Global medical device goliath St. Jude Medical (NYSE:STJ) announced good news for several of its cardiac devices this week, touting product releases in India and first use of the Portico transcatheter aortic heart valve.
STJ’s Portico valve was implanted in a patient for the first time in a procedure performed at St. Paul’s Hospital in Vancouver, British Columbia, the company announced today.
The valve, which is made of bovine pericardial tissue, is designed to increase physicians’ control and placement accuracy during implantation.
Portico is the only valve that can be re-sheathed in the delivery catheter, repositioned at the implant site, or retrieved before it is released from the delivery system, according to the release.
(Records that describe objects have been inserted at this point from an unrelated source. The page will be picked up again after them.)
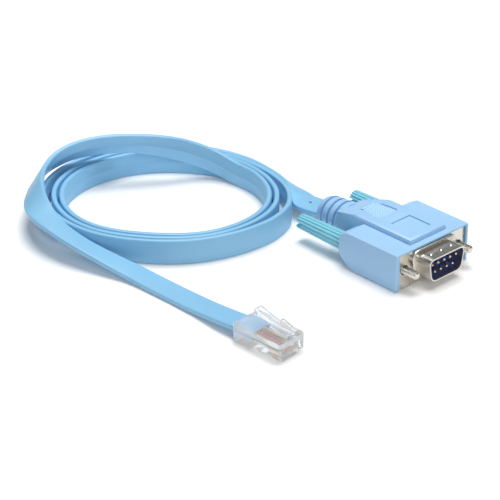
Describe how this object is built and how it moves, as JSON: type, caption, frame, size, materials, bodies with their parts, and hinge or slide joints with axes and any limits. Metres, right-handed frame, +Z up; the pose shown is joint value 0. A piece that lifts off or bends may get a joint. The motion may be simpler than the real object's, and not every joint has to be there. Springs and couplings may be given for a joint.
{
  "type": "rj45 console cable",
  "caption": "Flat console cable coiled on edge, with a D-sub plug with thumbscrews at one end and a clear modular plug at the other.",
  "frame": {"origin": "bottom centre of the D-sub head's bounding box, on the surface it lies on", "axes": "+X mating direction of the D-sub head, +Y along its row of pins, +Z up"},
  "size_m": [0.1366, 0.0976, 0.0191],
  "materials": {
    "hood": "soft satin light blue PVC overmoulding",
    "cable": "satin light blue PVC sheath",
    "grip": "satin teal blue, finely ribbed",
    "nickel": "bright nickel plate",
    "gold": "thin gold plate",
    "insulator": "navy moulded insulator",
    "clear": "clear polycarbonate",
    "wire_1": "green",
    "wire_2": "orange",
    "wire_3": "red",
    "wire_4": "dark red",
    "wire_5": "yellow",
    "wire_6": "white",
    "wire_7": "violet",
    "wire_8": "grey"
  },
  "bodies": {
    "base": {"connector_hood": "hood", "dsub_shell": "nickel", "dsub_insulator": "insulator", "cable_coil": "cable", "cable_tail": "cable", "cable_lead": "cable", "plug_body": "clear", "plug_jacket": "cable", "contact_pin_1": "gold", "contact_pin_2": "gold", "contact_pin_3": "gold", "contact_pin_4": "gold", "contact_pin_5": "gold", "contact_pin_6": "gold", "contact_pin_7": "gold", "contact_pin_8": "gold", "contact_pin_9": "gold", "plug_contact_1": "gold", "plug_contact_2": "gold", "plug_contact_3": "gold", "plug_contact_4": "gold", "plug_contact_5": "gold", "plug_contact_6": "gold", "plug_contact_7": "gold", "plug_contact_8": "gold", "plug_wire_1": "wire_1", "plug_wire_2": "wire_2", "plug_wire_3": "wire_3", "plug_wire_4": "wire_4", "plug_wire_5": "wire_5", "plug_wire_6": "wire_6", "plug_wire_7": "wire_7", "plug_wire_8": "wire_8"},
    "thumbscrew_left": {"thumbscrew_left_grip": "grip", "thumbscrew_left_screw": "nickel"},
    "thumbscrew_right": {"thumbscrew_right_grip": "grip", "thumbscrew_right_screw": "nickel"},
    "latch": {"plug_latch": "clear"}
  },
  "joints": [
    {"name": "thumbscrew_left_turn", "type": "hinge", "parent": "base", "child": "thumbscrew_left", "pos_m": [0, 0.0125, 0.0066], "axis": [1, 0, 0], "continuous": true},
    {"name": "thumbscrew_right_turn", "type": "hinge", "parent": "base", "child": "thumbscrew_right", "pos_m": [0, -0.0125, 0.0066], "axis": [1, 0, 0], "continuous": true},
    {"name": "latch_press", "type": "hinge", "parent": "base", "child": "latch", "pos_m": [0.02538, -0.0676, 0.00725], "axis": [-0.0489, 0.9988, 0], "range_deg": [-12, 0], "stiffness_Nm_per_rad": 0.02}
  ]
}
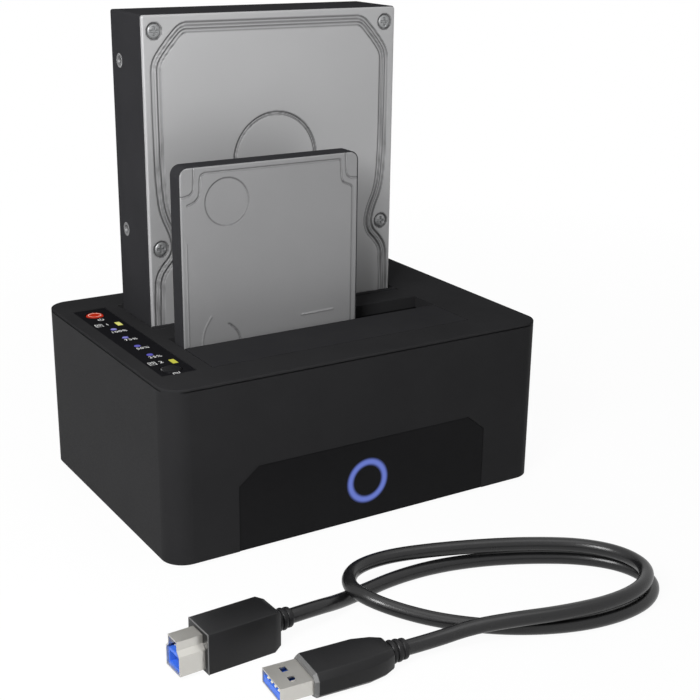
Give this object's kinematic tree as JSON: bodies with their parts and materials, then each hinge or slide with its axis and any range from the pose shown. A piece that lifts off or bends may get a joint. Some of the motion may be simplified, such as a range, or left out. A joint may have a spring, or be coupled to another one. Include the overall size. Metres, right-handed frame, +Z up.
{
  "type": "drive duplicator",
  "caption": "Upright docking and cloning station holding a large and a small disk drive, with spring flaps, control strip, light ring and a loose data cable.",
  "frame": {"origin": "on the table under the middle of the dock's outline", "axes": "+X to the right along the front, +Y to the back, +Z up"},
  "size_m": [0.1746, 0.2082, 0.17],
  "materials": {
    "case_plastic": "satin moulded",
    "deck_plastic": "satin moulded",
    "window_plastic": "polished",
    "ring_light": "lit translucent",
    "panel_film": "smooth film",
    "power_key": "lit translucent",
    "clone_key": "satin moulded",
    "blue_light": "lit translucent",
    "yellow_light": "lit translucent",
    "light_chip": "moulded",
    "flap_plastic": "satin moulded",
    "chute_plastic": "moulded",
    "socket_plastic": "moulded",
    "foot_rubber": "matte",
    "screw_steel": "zinc plated",
    "spring_steel": "drawn wire",
    "board_laminate": "solder mask",
    "chip_resin": "moulded",
    "can_aluminium": "satin",
    "nickel_shell": "nickel plated",
    "usb_blue": "moulded",
    "contact_gold": "gold plated",
    "casting_metal": "black coated casting",
    "large_lid_metal": "satin pressed sheet",
    "small_lid_metal": "satin pressed sheet",
    "grip_pvc": "moulded",
    "cable_pvc": "satin"
  },
  "bodies": {
    "dock": {"housing_shell": "case_plastic", "top_cover": "deck_plastic", "base_plate": "case_plastic", "rubber_feet": "foot_rubber", "case_screws": "screw_steel", "front_window": "window_plastic", "light_ring": "ring_light", "ring_light_board": "board_laminate", "control_panel": "panel_film", "power_switch": "socket_plastic", "clone_switch": "socket_plastic", "progress_light_pipes": "blue_light", "source_light_pipe": "yellow_light", "target_light_pipe": "yellow_light", "status_lights": "light_chip", "control_board": "board_laminate", "source_hinge_pin": "screw_steel", "target_hinge_pin": "screw_steel", "source_flap_spring": "spring_steel", "target_flap_spring": "spring_steel", "source_chute": "chute_plastic", "target_chute": "chute_plastic", "source_drive_socket": "socket_plastic", "target_drive_socket": "socket_plastic", "main_board": "board_laminate", "board_screws": "screw_steel", "bridge_chips": "chip_resin", "capacitors": "can_aluminium", "usb_socket_shell": "nickel_shell", "usb_socket_tongue": "usb_blue", "power_jack": "socket_plastic", "power_jack_pin": "nickel_shell", "square_plug_relief": "grip_pvc", "square_plug_moulding": "grip_pvc", "square_plug_shell": "nickel_shell", "square_plug_core": "usb_blue", "flat_plug_relief": "grip_pvc", "flat_plug_moulding": "grip_pvc", "flat_plug_shell": "nickel_shell", "flat_plug_core": "usb_blue", "flat_plug_contacts": "contact_gold", "usb_cable": "cable_pvc"},
    "power_button": {"power_button": "power_key", "power_plunger": "socket_plastic"},
    "clone_button": {"clone_button": "clone_key", "clone_plunger": "socket_plastic"},
    "source_flap": {"source_flap": "flap_plastic"},
    "target_flap": {"target_flap": "flap_plastic"},
    "large_drive": {"large_drive_casting": "casting_metal", "large_drive_cover": "large_lid_metal", "large_drive_screws": "screw_steel", "large_drive_board": "board_laminate", "large_drive_plug": "socket_plastic"},
    "small_drive": {"small_drive_casting": "casting_metal", "small_drive_cover": "small_lid_metal", "small_drive_board": "board_laminate", "small_drive_plug": "socket_plastic"}
  },
  "joints": [
    {"name": "power_button_press", "type": "slide", "parent": "dock", "child": "power_button", "axis": [0, 0, -1], "range_m": [0, 0.0005], "stiffness_N_per_m": 600, "springref_m": -0.0005},
    {"name": "clone_button_press", "type": "slide", "parent": "dock", "child": "clone_button", "axis": [0, 0, -1], "range_m": [0, 0.0005], "stiffness_N_per_m": 600, "springref_m": -0.0005},
    {"name": "source_flap_hinge", "type": "hinge", "parent": "dock", "child": "source_flap", "pos_m": [0, 0.0076, 0.0603], "axis": [-1, 0, 0], "range_deg": [0, 6], "stiffness_Nm_per_rad": 0.002, "springref_deg": -57.3},
    {"name": "target_flap_hinge", "type": "hinge", "parent": "dock", "child": "target_flap", "pos_m": [0, -0.038, 0.0603], "axis": [-1, 0, 0], "range_deg": [0, 85], "stiffness_Nm_per_rad": 0.002, "springref_deg": -57.3},
    {"name": "large_drive_lift", "type": "slide", "parent": "dock", "child": "large_drive", "axis": [0, 0, 1], "range_m": [0, 0.06]},
    {"name": "small_drive_lift", "type": "slide", "parent": "dock", "child": "small_drive", "axis": [0, 0, 1], "range_m": [0, 0.06]}
  ]
}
In more good news for STJ’s heart devices, the St. Paul, Minn.-based company’s India office announced that it initiated Indian launch of its Unify cardiac resynchronisation therapy defibrillator (CRT-D) and Fortify implantable cardioverter defibrillators (ICD), which the company says are "the smallest available device footprint in the industry," according to the release.
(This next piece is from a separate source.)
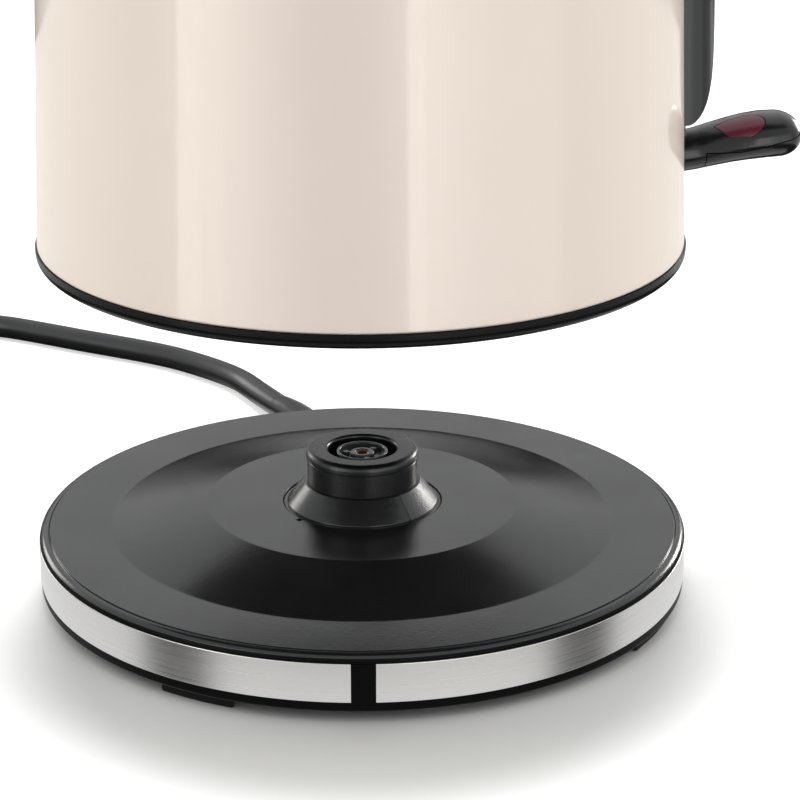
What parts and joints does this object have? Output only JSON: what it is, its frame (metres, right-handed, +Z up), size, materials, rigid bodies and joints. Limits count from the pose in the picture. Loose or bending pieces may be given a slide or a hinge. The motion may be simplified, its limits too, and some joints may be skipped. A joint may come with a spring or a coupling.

The smaller devices require smaller points of insertion, so physicians can close the wounds faster and there is less scarring. The Unify and Fortify devices can also deliver the highest energy levels – 40 joules – of any available device in the industry.
The news is much better for STJ’s Indian presence than March headlines reporting the arrest of company CEO Daniel Starks at a Delhi airport after authorities detained him for having a single round of live ammunition in a pocket of his cargo pants. Starks was released a day later.
The Unify and Fortify devices are also commercially available in the U.S. and Europe, STJ spokeswoman Marisa Bluestone told MedCity News.